A chap in an Audi chugged along beside me. Too lazy and angry and belligerent to follow the same procedure of indicating my attentions manually, I just dipped my shoulder and went for the gap. But each time I swerved towards the space between him and the car in front, he accelerated. Finally, after four tries, I thought I had him. I was halfway through when he lurched forward, nearly hitting me. A foot further and I would've been gelded by my handlebars.

Then, the final nail. He beeped at me. Twice. Bad move. I stopped dead. Turned around, stared at him, checking him out. Deducing he wasn't the type to get out and dismember me in front of a hundred witnesses, I shot him a glare malevolent enough to melt a volcano.

Unbowed, he stuck his bespectacled head out of his window and intoned, in perfect deadpan: "The official State-endorsed regulations stipulate that cyclists must use the appropriate hand signals." It was as if he had a copy of the Rules of the Roadtattooed on the inside of his eyelids.

He was, of course, right. And I knew it. And he knew I knew it. But my being wrong didn't automatically make me a legitimate target for pulverisation. So I wasn't backing down.

"Where, exactly, are you going in such a rush?" said I, gesturing theatrically at the line of 30 cars lined up in front of him. Expression unchanged, he just repeated his mantra.

Exasperated, I'm ashamed to say I lost my cool. "You want a hand signal? Here, try this one," I barked, simultaneously extending one of my middle digits vertically in a simple gesture that left nothing to the imagination.

I instantly regretted it, hated myself for having recoursed to coarse guttersnipery. My upper hand had lost me the upper hand.

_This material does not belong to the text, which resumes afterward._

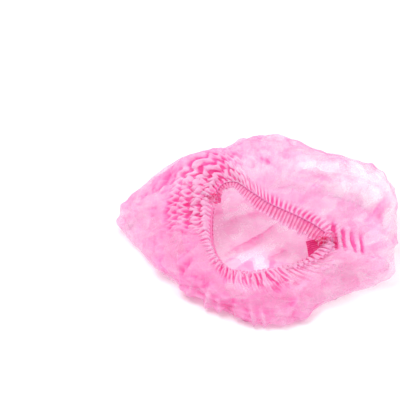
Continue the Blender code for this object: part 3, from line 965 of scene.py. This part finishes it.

With my helmet steaming like an angry kettle, I hopped back on my bike and pedalled off into the distance. My nemesis passed me on the left as I stood at the junction, waiting to turn. His Smugness shot me a victorious look as he passed. Typically, the withering put-down that should have been used to dismantle his artifice of aloofness didn't materialise in my brain until I was half a mile away, cowering under a toxic cloud of self-loathing. Too late. I had lost.

So, if you were that pompous, horn-happy, little jobsworth and you are reading this, I owe you an apology. I'm sorry.